The vendors also claimed that some customers and subscribers cheat them.

“There are customers who have cheated us of our money. They tell us to bring them papers on a monthly basis but after seeing that money has accumulated, they tell security not to allow us in,” said Rurangirwa.

Jean Bosco Dukuzumuremyi, a subscribed vendor with The New Times complained of some people who ask for a newspaper, read it for 20 minutes and then return it without paying for it.

He also said that only subscribed vendors are in position to get The New Times yet its readership is growing by day. That if they can let others subscribe to it, it would really help them in getting food to their tables.

On average a vendor sells close to 40 news papers in a period of a week and this includes papers that come out daily, bi weekly and once a week.

The biggest challenge here is for the daily papers that at times come out late and making really hard to get customers that late and it so happens that when a day passes, the paper cannot sell.

Bruno Rangira, Kigali City Council Director of Media and Communications, said that the reason why these vendors are sometimes arrested is because they sometimes operate in a disorganised fashion.

“They are supposed to be operating from their designated points.
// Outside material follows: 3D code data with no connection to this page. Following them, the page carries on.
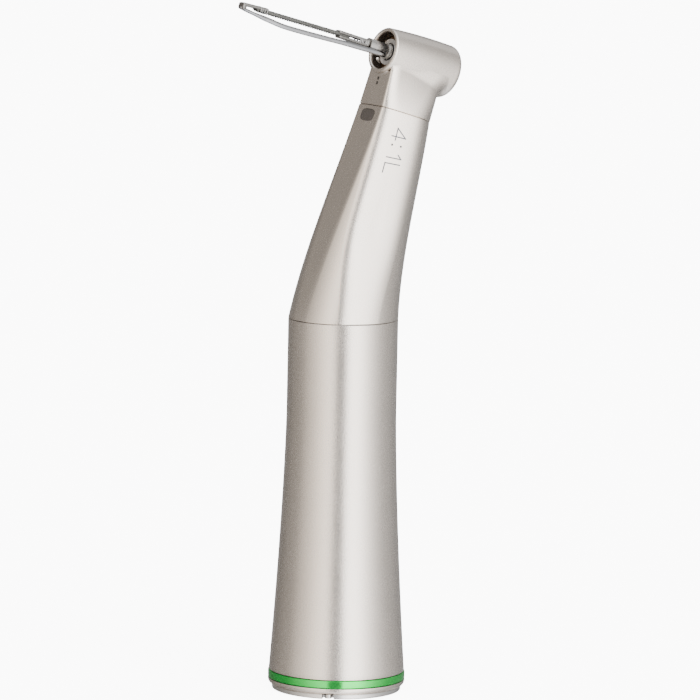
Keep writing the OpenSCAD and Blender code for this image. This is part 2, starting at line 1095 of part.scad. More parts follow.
// A flat bar between two points of the insert, held level across
module bar(from, to, width, thick) {
    p = tool_point(from[0], from[1], 0);
    q = tool_point(to[0], to[1], 0);
    lean = atan2(q[2] - p[2], -(q[0] - p[0]));
    translate(p)
        rotate([0, lean, 0])
            translate([-norm(q - p), -width / 2, -thick / 2])
                cube([norm(q - p), width, thick]);
}

module abrasive_strip() {
    color("dimgray")
        union() {
            bar([near_to - 2.5, near_drop], [near_to, near_drop], strip_w, strip_t / 2);
            bar([near_to - 0.05, near_drop], [far_from + 0.05, 0], strip_w, strip_t);
            bar([far_from, 0], [far_from + 2.5, 0.12], strip_w, strip_t / 2);
        }
}

module near_clamp() {
    color("silver")
        difference() {
            bar([near_from, near_drop], [near_to, near_drop], strip_w + 0.2, clamp_t);
            bar([near_from + 0.8, near_drop], [near_to + 0.5, near_drop], strip_w + 1, slit);
        }
}

module far_clamp() {
    color("silver")
        difference() {
            bar([far_from, 0], [far_to, 0.24], strip_w + 0.2, clamp_t);
            bar([far_from - 0.5, -0.02], [far_to - 0.5, 0.22], strip_w + 1, slit);
        }
}

// ---------- light and spray ----------

module light_guide() {
    color("lightcyan")
        wire(guide_route, guide_r, 16, [0, 1, 0]);
}

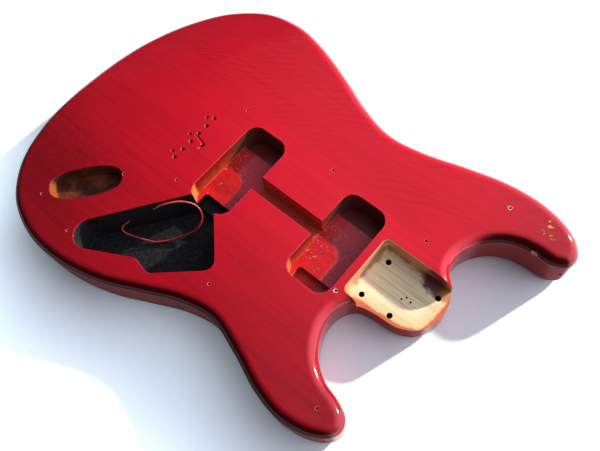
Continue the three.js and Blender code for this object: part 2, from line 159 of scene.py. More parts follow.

When they don’t, it causes commotion and insecurity in the city.”

He added that the initiative of enforcing order in the city started last year and it is not limited to newspaper vendors but other businesses as well.

“We are trying to solve the problem of congestion and chaos,” Rangira said. 

Leaving alone the aspect of influencing information flow, these young men and women who engage in this business need to be facilitated and helped by authorities.

They could, for instance, be given strategic spots in residential areas so that they can flourish in their business while making it easy for the readers to access the papers.

Newspaper business is an early morning business. This means that by 10a.m, the city council should not be worried of vendors looking out of place.

Also, papers that are not sold usually are returned to the supplier. This would therefore prevent chances of littering as the vendor values each paper.